What the task requires
Beginning at the first line of the data, print each line exactly, stopping after the line that contains "x = soft_gap + slider_thickness +".

Information supplied
_____

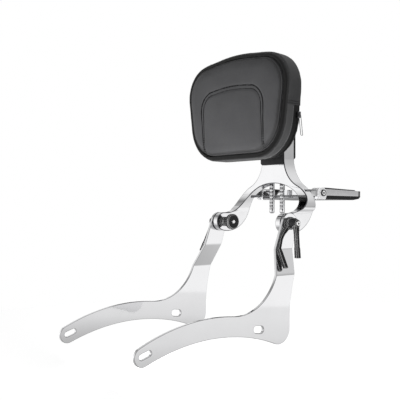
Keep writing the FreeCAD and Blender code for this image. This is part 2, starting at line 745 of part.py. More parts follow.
def to_zip(shape):
    """Moves a shape from the zip's own frame, side wall in the YZ plane, to where the lower corner
    of the cushion begins."""
    rise = pad_high - pad_shoulder - pad_low
    foot = pad_foot_half + zip_upright * foot_share
    slant = math.atan2(pad_top_half - zip_upright - foot, rise)
    reach = lower_corner * math.tan(math.pi / 4 - slant / 2)
    x = foot + reach * math.sin(slant)
    z = pad_low + reach * math.cos(slant)
    shape = shape.copy()
    shape.rotate(Vec(0, 0, 0), Vec(0, 1, 0), math.degrees(slant))
    shape.translate(Vec(x, slider_y, z))
    return shape


def zip_slider():
    """The metal slider of the pocket's zip, on the left side of the cushion."""
    half = slider_width / 2
    face_x = soft_gap + slider_thickness
    body = box(soft_gap, face_x, -half, half, 0, slider_length)
    body = body.makeChamfer(0.8, [edge for edge in body.Edges if edge.BoundBox.XLength > 1])
    eye = box(face_x, face_x + eye_height, -eye_width / 2, eye_width / 2, 2, slider_length - 2)
    slot = box(face_x, face_x + eye_height - 0.8, -eye_width, eye_width, 3.5, slider_length - 3.5)
    return to_zip(body.fuse(eye.cut(slot)).removeSplitter())


def zip_pull():
    """A thin wire loop hanging from the slider."""
    half = pull_width / 2
    top = slider_length - 4.5
    low = top - pull_length
    x = soft_gap + slider_thickness + pull_gap

    def loop(inset, radius):
        corners = [(inset - half, low + inset), (half - inset, low + inset),
                   (half - inset, top - inset), (inset - half, top - inset)]
        return Part.Face(rounded(lambda p: side(p, x), corners, [radius] * 4))

    wire = loop(0, 2.4).cut(loop(pull_wire, 1.5)).extrude(Vec(pull_wire, 0, 0))
    wire.rotate(Vec(x + pull_wire / 2, 0, top - pull_wire / 2), Vec(0, 1, 0), -pull_stand_off)
    return to_zip(wire)


def to_rack(shape):
    """Moves a shape from the rack's own frame, pivot at the origin, to its place."""
    shape = shape.copy()
    shape.rotate(Vec(0, 0, 0), Vec(1, 0, 0), -rack_droop)
    shape.translate(Vec(0, rack_pivot_y, rack_pivot_z))
    return shape


def rack_frame():
    """The chrome rack: two slotted hinge blocks, side rails, a closed deck and a folded front."""
    inner = rack_half_width - rack_block
    rail_low = rack_top - rail_depth
    corners = [
        (-block_front, -block_below), (block_rear, -block_below), (block_rear + 4, rail_low),
        (rack_length - 10, rail_low + 1), (rack_length, rail_low + 3),
        (rack_length, rack_top - 1.5), (block_rear - 1, rack_top), (block_rear - 4, block_above),
        (-block_front, block_above),
    ]
    outline = Part.Face(rounded(side, corners, [2.0, 3.0, 2.0, 10.0, 2.0, 3.0, 1.0, 1.0, 8.0]))
    outline.translate(Vec(inner, 0, 0))
    rail = outline.extrude(Vec(rack_block, 0, 0))
    half_slot = tongue_thickness / 2 + side_gap
    middle = rack_half_width - rack_block / 2
    slot = rod(middle - half_slot, middle + half_slot, 0, 0, tongue_radius + 0.5)
    mouth = box(middle - half_slot, middle + half_slot, -block_front - 1, tongue_above + 0.5,
                -block_below - 1, block_above + 1)
    rail = rail.cut(slot).cut(mouth)
    deck_top = rack_top - deck_drop
    deck = box(-inner, inner, rack_shell - block_front, rack_length - 4, deck_top - deck_thickness, deck_top)
    lip = box(-inner, inner, -block_front, rack_shell - block_front, -4.0, deck_top)
    rear_bar = rod(-inner, inner, rack_length - 6, deck_top - 4.5, 4.5)
    frame = rail.fuse(mirrored(rail))
    for shape in (deck, lip, rear_bar):
        frame = frame.fuse(shape)
    screw_hole = rod(inner - 1, rack_half_width + 1, 0, 0, rack_screw_radius + running)
    rod_hole = rod(inner - 1, inner + tie_rod_seat, -tie_rod_ahead, -tie_rod_drop, tie_rod_radius)
    for cutter in (screw_hole, rod_hole):
        frame = frame.cut(cutter).cut(mirrored(cutter))
    plan_corners = [(-rack_half_width, -block_front - 3), (rack_half_width, -block_front - 3),
                    (rack_half_width, rack_length), (-rack_half_width, rack_length)]
    plan = Part.Face(rounded(lambda p: Vec(p[0], p[1], -30), plan_corners, [1, 1, rack_corner, rack_corner]))
    frame = frame.common(plan.extrude(Vec(0, 0, 60)))
    return to_rack(frame.removeSplitter())


def rail_top_at(y):
    """Height of a side rail's top, in the rack's own frame."""
    start = block_rear - 1
    return rack_top - 1.5 * (y - start) / (rack_length - start)


def rack_strip():
    """A rubber strip along the top of a side rail."""
    start = block_rear + 1
    end = rack_length - rack_corner - 6
    outline = [(start, rail_top_at(start)), (end, rail_top_at(end)), (end - 2, rail_top_at(end) + 1),
               (start + 1, rail_top_at(start) + strip_height)]
    strip = Part.Face(rounded(side, outline, [0.2, 0.2, 0.4, 0.8]))
    strip.translate(Vec(rack_half_width - rack_block / 2 - strip_width / 2, 0, 0))
    return strip.extrude(Vec(strip_width, 0, 0))


def rack_tray():
    """The black moulded tray that closes the rack from below."""
    half = rack_half_width - 1.5
    rail_low = rack_top - rail_depth
    low = rail_low - tray_depth
    start = block_rear + 6
    end = rack_length - 10
    high_end = rail_low + (end - start) / (rack_length - 10 - block_rear - 4)
    corners = [(start, low), (end - 26, low), (end - 6, low + 3), (end, high_end), (start, rail_low)]
    outline = Part.Face(rounded(side, corners, [2.0, 12.0, 8.0, 0.3, 0.3]))
    outline.translate(Vec(-half, 0, 0))
    return outline.extrude(Vec(2 * half, 0, 0))


def rack_pivot_screw():
    """A shoulder screw through the slotted block and the tongue of the lug."""
    head_x = rack_half_width + side_gap
    screw = rod(rack_half_width - rack_block + 0.5, head_x, 0, 0, rack_screw_radius)
    head = rod(head_x, head_x + 2.6, 0, 0, 6.5)
    return to_rack(screw.fuse(head).cut(hexagon(head_x + 1.0, 2, 0, 0, 2.6)).removeSplitter())


def tie_rod():
    """The bright cross rod between the two hinge blocks, under the rack's front."""
    reach = rack_half_width - rack_block + tie_rod_seat
    return to_rack(rod(-reach, reach, -tie_rod_ahead, -tie_rod_drop, tie_rod_radius))


save_pair(side_plate(), "side_plate")
save(backrest_frame(), "backrest_frame")
save(both_sides(pivot_bushing()), "pivot_bushings")
save(both_sides(ring(boss_outer, boss_outer + friction_washer, boss_radius - 1)), "friction_washers")
save(Part.makeCompound([left_pivot_bolt(), right_pivot_bolt()]), "pivot_bolts")
save(release_lever(), "release_lever")
save(mirrored(ring(ring_inner, ring_outer, clamp_ring_radius)), "clamp_ring")
save(both_sides(ring(ring_outer + side_gap, washer_outer, thin_washer_radius)), "lever_washers")
save_pair(clamp_lever(), "clamp_lever")
save_pair(lever_screw(), "lever_screw")
save(tension_knob(), "tension_knob")
save(knob_cap(), "knob_cap")
save_pair(height_post(), "height_post")
save(post_guide(), "post_guide")
save(rear_cover(), "rear_cover")
save(cover_screws(), "cover_screws")
save(height_latch(), "height_latch")
save(pad_cushion(), "pad_cushion")
save(pad_back_plate(), "pad_back_plate")
save(pad_bracket(), "pad_bracket")
save(post_screws(), "post_screws")
save(zip_slider(), "zip_slider")
save(zip_pull(), "zip_pull")
save(rack_frame(), "rack_frame")
save_pair(to_rack(rack_strip()), "rack_strip")
save(to_rack(rack_tray()), "rack_tray")
save(both_sides(rack_pivot_screw()), "rack_pivot_screws")
save(tie_rod(), "tie_rod")
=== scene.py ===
import math

import bpy
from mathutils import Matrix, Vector, kdtree
from mathutils.bvhtree import BVHTree


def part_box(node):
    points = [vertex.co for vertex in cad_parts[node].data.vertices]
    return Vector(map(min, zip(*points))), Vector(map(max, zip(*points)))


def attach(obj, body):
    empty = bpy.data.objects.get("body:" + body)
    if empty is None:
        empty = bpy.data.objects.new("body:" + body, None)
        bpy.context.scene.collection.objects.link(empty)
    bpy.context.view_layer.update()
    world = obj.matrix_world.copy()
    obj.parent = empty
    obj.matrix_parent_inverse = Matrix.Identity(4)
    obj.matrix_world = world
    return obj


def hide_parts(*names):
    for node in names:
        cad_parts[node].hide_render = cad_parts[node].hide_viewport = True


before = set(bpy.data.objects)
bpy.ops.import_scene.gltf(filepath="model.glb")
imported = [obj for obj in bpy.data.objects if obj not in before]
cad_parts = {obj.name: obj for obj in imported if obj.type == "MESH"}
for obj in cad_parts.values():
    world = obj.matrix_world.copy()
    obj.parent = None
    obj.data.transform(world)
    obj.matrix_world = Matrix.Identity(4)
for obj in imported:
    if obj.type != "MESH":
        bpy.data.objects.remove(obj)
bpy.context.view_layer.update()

# Camera. The view of the photograph: low beside the left front, looking up by a fraction of a degree.
# The image plane is square and the lens is a short telephoto.
camera_data = bpy.data.cameras.new("camera")
camera_data.lens = 63.03
camera_data.sensor_width = 36.0
camera_data.clip_start = 0.05
camera_data.clip_end = 60.0
camera = bpy.data.objects.new("camera", camera_data)
camera.location = (1.0699, -0.8793, 0.2292)
camera.rotation_euler = (math.radians(90.362), 0.0, math.radians(51.705))
bpy.context.collection.objects.link(camera)
bpy.context.scene.camera = camera
bpy.context.scene.view_settings.view_transform = "Standard"


# Studio. A white room for the camera, with greyer walls and three dark cards that only bright metal
# reflects. The soft light on the object comes from the world and three lamps.
def link(tree, source, target):
    tree.links.new(source, target)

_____

Solution for this task
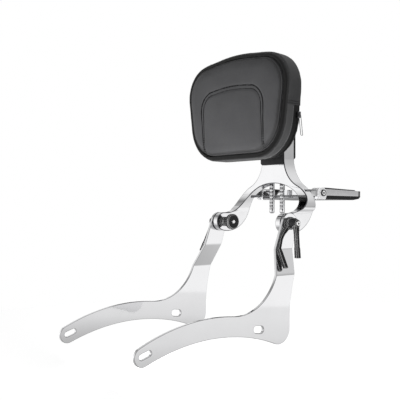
Keep writing the FreeCAD and Blender code for this image. This is part 2, starting at line 745 of part.py. More parts follow.
def to_zip(shape):
    """Moves a shape from the zip's own frame, side wall in the YZ plane, to where the lower corner
    of the cushion begins."""
    rise = pad_high - pad_shoulder - pad_low
    foot = pad_foot_half + zip_upright * foot_share
    slant = math.atan2(pad_top_half - zip_upright - foot, rise)
    reach = lower_corner * math.tan(math.pi / 4 - slant / 2)
    x = foot + reach * math.sin(slant)
    z = pad_low + reach * math.cos(slant)
    shape = shape.copy()
    shape.rotate(Vec(0, 0, 0), Vec(0, 1, 0), math.degrees(slant))
    shape.translate(Vec(x, slider_y, z))
    return shape


def zip_slider():
    """The metal slider of the pocket's zip, on the left side of the cushion."""
    half = slider_width / 2
    face_x = soft_gap + slider_thickness
    body = box(soft_gap, face_x, -half, half, 0, slider_length)
    body = body.makeChamfer(0.8, [edge for edge in body.Edges if edge.BoundBox.XLength > 1])
    eye = box(face_x, face_x + eye_height, -eye_width / 2, eye_width / 2, 2, slider_length - 2)
    slot = box(face_x, face_x + eye_height - 0.8, -eye_width, eye_width, 3.5, slider_length - 3.5)
    return to_zip(body.fuse(eye.cut(slot)).removeSplitter())


def zip_pull():
    """A thin wire loop hanging from the slider."""
    half = pull_width / 2
    top = slider_length - 4.5
    low = top - pull_length
    x = soft_gap + slider_thickness + pull_gap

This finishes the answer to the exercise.